The Voracity Effect

American Economic Review, 1999

We analyze an economy that lacks a strong legal-political institutional infrastructure and is populated by multiple powerful groups. Powerful groups dynamically interact via a fiscal process that effectively allows open access to the aggregate capital stock. In equilibrium, this leads to slow economic growth and a ‘‘voracity effect,’’ by which a shock, such as a terms of trade windfall, perversely generates a more-than-proportionate increase in fiscal redistribution and reduces growth. We also show that a dilution in the concentration of power leads to faster growth and a less procyclical response to shocks. 
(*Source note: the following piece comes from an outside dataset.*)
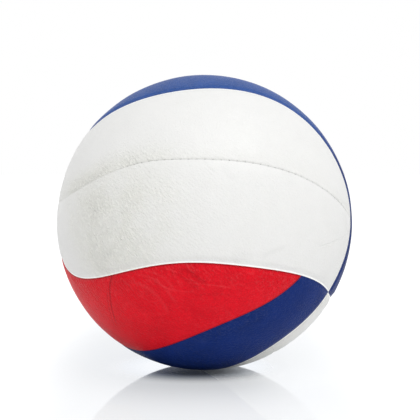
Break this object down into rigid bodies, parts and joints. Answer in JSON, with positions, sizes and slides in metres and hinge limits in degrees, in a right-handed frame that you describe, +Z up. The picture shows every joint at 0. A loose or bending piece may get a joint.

Voracity and Growth in Discrete Time

Economic Letters, 1998

Several developing countries have frequently responded to favorable shocks by increasing government spending more than proportionally and by investing in inefficient capital projects. As a result, transitory windfalls have frequently lead to a contemporaneous deterioration of the current account, an increase of the fiscal deficit-to-GDP ratio, and a decline in the quality of investment. Representative agent models cannot rationalize these facts. Tornell and Lane (1998) [Tornell, A., Lane, P., 1998. Voracity and growth. American Economic Review, 1998, forthcoming] rationalize them considering a differential game among several powerful groups. We present the discrete time analog of that model and show that the results are not specific to the continuous time specification.


Why Aren't Savings Rates in Latin America Procyclical?

Journal of Development Economics, 1998

We document a striking empirical regularity: Latin American savings rates are, as a rule, substantially less procyclical than for OECD countries and in some cases are actually countercyclical. We build a non-representative agent intertemporal macroeconomic model that rationalizes this phenomenon as the equilibrium outcome of interaction between multiple groups that have common access to aggregate income. We conclude by suggesting that institutional reform may hold the key to improving the cyclical behavior of savings in Latin America.


Are Windfalls a Curse? A Non-Representative Agent Model of the Current Account

Journal of International Economics, 1998

A puzzling feature of temporary terms of trade booms is that some countries have responded to such windfalls by running current account deficits. Furthermore, those countries that ran current account deficits failed to attain greater post-boom growth rates, indicating the deficits were consumed or invested in low quality projects. The point we make is that the structure of the fiscal process is critical in determining outcomes. If fiscal control is unitary, then the consumption-smoothing effect is operative, and representativeagent models of the current account have predictive power. However, if control is divided among several fiscal claimants, a voracity effect appears which counteracts the consumption smoothing effect, leading to a deterioration of the current account in response to a positive temporary shock. We model the interaction among fiscal claimants as a dynamic game and show that in equilibrium aggregate appropriation increases more than the windfall itself. This results in a deterioration of the current account. We also show that all the windfall is dissipated, with the country experiencing no increase in welfare.


The Political Economy of Mexico’s Entry into NAFTA

The Annual East Asian NBER Conference, 1998



Economic Growth and Decline with Endogenous Property Rights

Journal of Economic Growth, 1997

This article introduces endogenous institutional change into a neoclassical growth model. For some parameter values, all Markov perfect equilibria involve a shift from common property to private property followed by a shift back to common property. Even in the presence of a linear production technology, this sequence of switches generates growth rates that are increasing at low levels of capital and decreasing at high levels of capital. This result rationalizes the hump-shaped growth path followed by some countries through history, as well as the conditional convergence observed in postwar data. For other parameter values, there are also equilibria in which common property prevails forever. This result rationalizes the low-growth traps in which many poor countries find themselves.


Power, Growth and the Voracity Effect

Journal of Economic Growth, 1996

Why is it that resource-rich countries tend to have lower growth rates than resource-poor countries? And why is it that many countries that enjoy terms-of-trade windfalls end up with lower growth rates? To explain these puzzles, we extend the neoclassical growth model by replacing the representative agent with multiple powerful groups and by introducing a new concept, the voracity effect--a more than proportional increase in redistribution in response to an increase in the raw rate of return. We show that, in an economy with powerful groups and weak institutions, the voracity effect operates if the elasticity of intertemporal substitution is high enough. That is, there exists a negative relationship between the growth rate and the raw rate of return, which is positively related to the terms of trade. We provide some empirical evidence in support of the mechanism we propose.  


The Tragedy of the Commons and Economic Growth: Why Does Capital Flow from Poor to Rich Countries?

Journal of Political Economy, 1992

We analyze a differential game in which all interest groups have access to a common capital stock. We show that the introduction of a technology that has inferior productivity but enjoys private access may ameliorate the tragedy of the commons. We use this model to analyze capital flight: in many poor countries, property rights are not well defined; since "safe" bank accounts in rich countries (the inferior technology) are available to citizens of these countries, they engage in capital flight. We show that the occurrence of capital flight does not imply that opening the capital account reduces growth and welfare.